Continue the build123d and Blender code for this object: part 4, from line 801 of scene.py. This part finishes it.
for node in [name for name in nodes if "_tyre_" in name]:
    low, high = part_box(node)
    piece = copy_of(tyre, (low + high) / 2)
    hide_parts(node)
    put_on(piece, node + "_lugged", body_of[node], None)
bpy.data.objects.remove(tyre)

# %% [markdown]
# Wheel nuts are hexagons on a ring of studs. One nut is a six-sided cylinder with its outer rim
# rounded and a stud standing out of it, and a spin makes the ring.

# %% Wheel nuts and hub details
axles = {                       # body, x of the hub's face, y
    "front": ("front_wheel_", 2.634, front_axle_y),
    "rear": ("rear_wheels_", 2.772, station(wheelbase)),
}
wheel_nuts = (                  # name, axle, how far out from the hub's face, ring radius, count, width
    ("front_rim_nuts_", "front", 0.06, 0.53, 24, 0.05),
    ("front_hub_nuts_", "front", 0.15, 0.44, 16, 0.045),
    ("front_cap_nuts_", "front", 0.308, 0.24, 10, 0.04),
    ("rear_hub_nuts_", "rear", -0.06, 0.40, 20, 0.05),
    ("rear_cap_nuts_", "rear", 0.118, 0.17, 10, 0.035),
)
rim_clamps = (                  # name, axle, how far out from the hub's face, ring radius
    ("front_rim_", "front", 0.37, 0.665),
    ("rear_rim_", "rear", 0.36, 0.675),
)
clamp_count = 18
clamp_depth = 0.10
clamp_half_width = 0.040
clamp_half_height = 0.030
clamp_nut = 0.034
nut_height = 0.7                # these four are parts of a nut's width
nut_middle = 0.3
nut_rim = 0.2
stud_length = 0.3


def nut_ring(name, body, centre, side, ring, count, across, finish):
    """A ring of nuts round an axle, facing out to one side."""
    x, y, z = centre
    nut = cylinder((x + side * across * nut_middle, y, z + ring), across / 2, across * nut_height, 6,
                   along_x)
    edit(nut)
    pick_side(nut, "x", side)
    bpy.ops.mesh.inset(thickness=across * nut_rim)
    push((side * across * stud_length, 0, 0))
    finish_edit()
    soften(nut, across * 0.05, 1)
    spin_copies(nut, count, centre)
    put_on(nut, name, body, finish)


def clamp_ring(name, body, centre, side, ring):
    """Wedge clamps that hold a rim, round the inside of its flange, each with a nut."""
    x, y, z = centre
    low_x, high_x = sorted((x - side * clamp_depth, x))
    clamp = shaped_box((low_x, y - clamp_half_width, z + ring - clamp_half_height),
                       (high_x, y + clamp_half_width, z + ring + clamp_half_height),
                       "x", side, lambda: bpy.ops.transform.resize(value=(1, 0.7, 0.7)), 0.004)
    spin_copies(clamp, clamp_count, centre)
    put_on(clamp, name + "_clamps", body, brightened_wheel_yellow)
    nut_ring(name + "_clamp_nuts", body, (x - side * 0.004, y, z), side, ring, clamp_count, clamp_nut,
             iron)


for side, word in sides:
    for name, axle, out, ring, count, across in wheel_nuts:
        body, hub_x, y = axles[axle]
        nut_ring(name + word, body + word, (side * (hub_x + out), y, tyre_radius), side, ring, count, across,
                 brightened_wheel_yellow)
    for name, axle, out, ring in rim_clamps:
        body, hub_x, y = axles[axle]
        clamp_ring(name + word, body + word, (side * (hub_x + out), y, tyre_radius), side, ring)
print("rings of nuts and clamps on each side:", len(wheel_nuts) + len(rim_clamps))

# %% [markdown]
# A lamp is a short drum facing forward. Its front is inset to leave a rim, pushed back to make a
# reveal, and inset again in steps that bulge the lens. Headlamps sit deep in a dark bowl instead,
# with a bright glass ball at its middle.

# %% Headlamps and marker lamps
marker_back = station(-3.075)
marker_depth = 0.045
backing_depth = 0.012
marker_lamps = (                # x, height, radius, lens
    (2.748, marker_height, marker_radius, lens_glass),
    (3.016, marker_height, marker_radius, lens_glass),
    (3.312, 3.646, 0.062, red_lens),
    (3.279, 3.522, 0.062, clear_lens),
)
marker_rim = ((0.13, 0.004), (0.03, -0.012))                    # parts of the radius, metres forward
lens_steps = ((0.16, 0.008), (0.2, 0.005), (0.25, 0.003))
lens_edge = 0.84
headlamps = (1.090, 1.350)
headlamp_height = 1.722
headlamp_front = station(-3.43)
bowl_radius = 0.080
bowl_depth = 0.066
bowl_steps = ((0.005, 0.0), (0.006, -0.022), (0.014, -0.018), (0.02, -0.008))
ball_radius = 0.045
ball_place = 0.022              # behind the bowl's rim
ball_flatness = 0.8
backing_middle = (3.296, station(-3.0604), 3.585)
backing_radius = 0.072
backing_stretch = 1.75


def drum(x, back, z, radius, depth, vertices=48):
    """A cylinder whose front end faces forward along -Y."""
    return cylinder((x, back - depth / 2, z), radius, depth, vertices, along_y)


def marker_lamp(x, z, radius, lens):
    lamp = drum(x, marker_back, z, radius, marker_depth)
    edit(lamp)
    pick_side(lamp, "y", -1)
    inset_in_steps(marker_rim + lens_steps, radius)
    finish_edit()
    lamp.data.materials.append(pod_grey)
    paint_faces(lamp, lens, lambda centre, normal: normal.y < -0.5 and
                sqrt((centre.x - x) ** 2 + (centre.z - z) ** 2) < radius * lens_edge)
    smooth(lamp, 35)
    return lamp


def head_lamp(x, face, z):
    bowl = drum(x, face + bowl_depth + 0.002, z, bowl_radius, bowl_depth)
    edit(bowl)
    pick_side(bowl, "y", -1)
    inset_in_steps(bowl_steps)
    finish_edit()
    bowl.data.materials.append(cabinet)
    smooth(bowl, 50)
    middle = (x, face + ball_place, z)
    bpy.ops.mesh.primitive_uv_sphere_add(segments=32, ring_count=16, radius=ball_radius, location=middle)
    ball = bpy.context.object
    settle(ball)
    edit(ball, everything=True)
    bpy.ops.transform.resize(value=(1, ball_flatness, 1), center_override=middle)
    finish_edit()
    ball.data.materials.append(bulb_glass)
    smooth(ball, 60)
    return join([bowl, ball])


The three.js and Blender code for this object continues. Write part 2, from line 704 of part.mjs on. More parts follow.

....

[Given instruction]
Return each entry from above without altering a single character.

[Answer for this exercise]
Continue the build123d and Blender code for this object: part 4, from line 801 of scene.py. This part finishes it.
for node in [name for name in nodes if "_tyre_" in name]:
    low, high = part_box(node)
    piece = copy_of(tyre, (low + high) / 2)
    hide_parts(node)
    put_on(piece, node + "_lugged", body_of[node], None)
bpy.data.objects.remove(tyre)

# %% [markdown]
# Wheel nuts are hexagons on a ring of studs. One nut is a six-sided cylinder with its outer rim
# rounded and a stud standing out of it, and a spin makes the ring.

# %% Wheel nuts and hub details
axles = {                       # body, x of the hub's face, y
    "front": ("front_wheel_", 2.634, front_axle_y),
    "rear": ("rear_wheels_", 2.772, station(wheelbase)),
}
wheel_nuts = (                  # name, axle, how far out from the hub's face, ring radius, count, width
    ("front_rim_nuts_", "front", 0.06, 0.53, 24, 0.05),
    ("front_hub_nuts_", "front", 0.15, 0.44, 16, 0.045),
    ("front_cap_nuts_", "front", 0.308, 0.24, 10, 0.04),
    ("rear_hub_nuts_", "rear", -0.06, 0.40, 20, 0.05),
    ("rear_cap_nuts_", "rear", 0.118, 0.17, 10, 0.035),
)
rim_clamps = (                  # name, axle, how far out from the hub's face, ring radius
    ("front_rim_", "front", 0.37, 0.665),
    ("rear_rim_", "rear", 0.36, 0.675),
)
clamp_count = 18
clamp_depth = 0.10
clamp_half_width = 0.040
clamp_half_height = 0.030
clamp_nut = 0.034
nut_height = 0.7                # these four are parts of a nut's width
nut_middle = 0.3
nut_rim = 0.2
stud_length = 0.3


def nut_ring(name, body, centre, side, ring, count, across, finish):
    """A ring of nuts round an axle, facing out to one side."""
    x, y, z = centre
    nut = cylinder((x + side * across * nut_middle, y, z + ring), across / 2, across * nut_height, 6,
                   along_x)
    edit(nut)
    pick_side(nut, "x", side)
    bpy.ops.mesh.inset(thickness=across * nut_rim)
    push((side * across * stud_length, 0, 0))
    finish_edit()
    soften(nut, across * 0.05, 1)
    spin_copies(nut, count, centre)
    put_on(nut, name, body, finish)


def clamp_ring(name, body, centre, side, ring):
    """Wedge clamps that hold a rim, round the inside of its flange, each with a nut."""
    x, y, z = centre
    low_x, high_x = sorted((x - side * clamp_depth, x))
    clamp = shaped_box((low_x, y - clamp_half_width, z + ring - clamp_half_height),
                       (high_x, y + clamp_half_width, z + ring + clamp_half_height),
                       "x", side, lambda: bpy.ops.transform.resize(value=(1, 0.7, 0.7)), 0.004)
    spin_copies(clamp, clamp_count, centre)
    put_on(clamp, name + "_clamps", body, brightened_wheel_yellow)
    nut_ring(name + "_clamp_nuts", body, (x - side * 0.004, y, z), side, ring, clamp_count, clamp_nut,
             iron)


for side, word in sides:
    for name, axle, out, ring, count, across in wheel_nuts:
        body, hub_x, y = axles[axle]
        nut_ring(name + word, body + word, (side * (hub_x + out), y, tyre_radius), side, ring, count, across,
                 brightened_wheel_yellow)
    for name, axle, out, ring in rim_clamps:
        body, hub_x, y = axles[axle]
        clamp_ring(name + word, body + word, (side * (hub_x + out), y, tyre_radius), side, ring)
print("rings of nuts and clamps on each side:", len(wheel_nuts) + len(rim_clamps))

# %% [markdown]
# A lamp is a short drum facing forward. Its front is inset to leave a rim, pushed back to make a
# reveal, and inset again in steps that bulge the lens. Headlamps sit deep in a dark bowl instead,
# with a bright glass ball at its middle.

# %% Headlamps and marker lamps
marker_back = station(-3.075)
marker_depth = 0.045
backing_depth = 0.012
marker_lamps = (                # x, height, radius, lens
    (2.748, marker_height, marker_radius, lens_glass),
    (3.016, marker_height, marker_radius, lens_glass),
    (3.312, 3.646, 0.062, red_lens),
    (3.279, 3.522, 0.062, clear_lens),
)
marker_rim = ((0.13, 0.004), (0.03, -0.012))                    # parts of the radius, metres forward
lens_steps = ((0.16, 0.008), (0.2, 0.005), (0.25, 0.003))
lens_edge = 0.84
headlamps = (1.090, 1.350)
headlamp_height = 1.722
headlamp_front = station(-3.43)
bowl_radius = 0.080
bowl_depth = 0.066
bowl_steps = ((0.005, 0.0), (0.006, -0.022), (0.014, -0.018), (0.02, -0.008))
ball_radius = 0.045
ball_place = 0.022              # behind the bowl's rim
ball_flatness = 0.8
backing_middle = (3.296, station(-3.0604), 3.585)
backing_radius = 0.072
backing_stretch = 1.75


def drum(x, back, z, radius, depth, vertices=48):
    """A cylinder whose front end faces forward along -Y."""
    return cylinder((x, back - depth / 2, z), radius, depth, vertices, along_y)


def marker_lamp(x, z, radius, lens):
    lamp = drum(x, marker_back, z, radius, marker_depth)
    edit(lamp)
    pick_side(lamp, "y", -1)
    inset_in_steps(marker_rim + lens_steps, radius)
    finish_edit()
    lamp.data.materials.append(pod_grey)
    paint_faces(lamp, lens, lambda centre, normal: normal.y < -0.5 and
                sqrt((centre.x - x) ** 2 + (centre.z - z) ** 2) < radius * lens_edge)
    smooth(lamp, 35)
    return lamp


def head_lamp(x, face, z):
    bowl = drum(x, face + bowl_depth + 0.002, z, bowl_radius, bowl_depth)
    edit(bowl)
    pick_side(bowl, "y", -1)
    inset_in_steps(bowl_steps)
    finish_edit()
    bowl.data.materials.append(cabinet)
    smooth(bowl, 50)
    middle = (x, face + ball_place, z)
    bpy.ops.mesh.primitive_uv_sphere_add(segments=32, ring_count=16, radius=ball_radius, location=middle)
    ball = bpy.context.object
    settle(ball)
    edit(ball, everything=True)
    bpy.ops.transform.resize(value=(1, ball_flatness, 1), center_override=middle)
    finish_edit()
    ball.data.materials.append(bulb_glass)
    smooth(ball, 60)
    return join([bowl, ball])


The three.js and Blender code for this object continues. Write part 2, from line 704 of part.mjs on. More parts follow.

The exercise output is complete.